We raid Wal-Mart and every dollar store we can find from here to Newfoundland buying products made in foreign countries with the use of slave labour that, in the end, wind up in the shoeboxes then sent back to those same people (children included) who manufacture them. Toys from China, India, Cambodia, Thailand, Vietnam… candy made with sugar farmed in the Caribbean… clothing made in Laos, Nepal, China, Peru…
Does anyone else see something wrong with this picture?
In an effort to reach suffering people, we are inadvertantly perpetuating the slave trade to do it. It must stop. Does that mean we should end Operation Christmas Child???? Not at all! All I'm saying is: let's take a good hard look at what we're filling our boxes with and deliberately choose to find products made without slave labour. Let's take a good thing and keep making GREAT.

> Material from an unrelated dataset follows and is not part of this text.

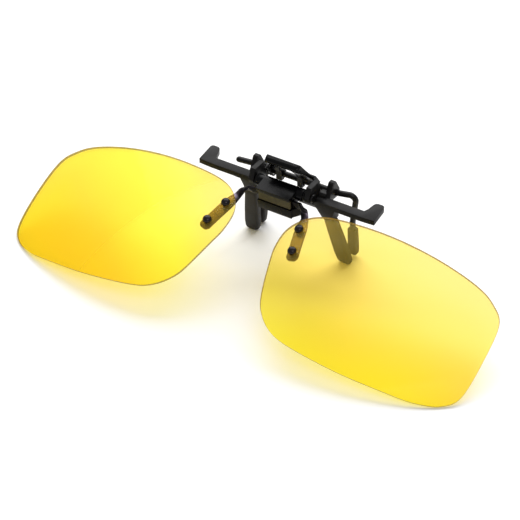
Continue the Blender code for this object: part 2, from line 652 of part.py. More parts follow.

Rocky Mountain Soap Company
Ten Thousand Villages
Many wool and yarn producers now sell recycled wool lines. Use those to make toques, mitts, scarves, socks, face cloths and the like. Check out your local Farmers' Markets for handmade toys and decorations. Look into sending recycled or handmade paper products. They are there! Feel free to send me your ideas so I can post them and share them!
Yes… this will cost a bit more. But whenever I think of this "Operation Shoebox" I am constantly reminded of Jesus feeding the 5000… 5 loaves, 2 fish. That's it. And yet every person there went away full and the disciples had their work cut out for them collecting the leftovers. Cost is not our worry here. We give what we have and the rest is up to Christ.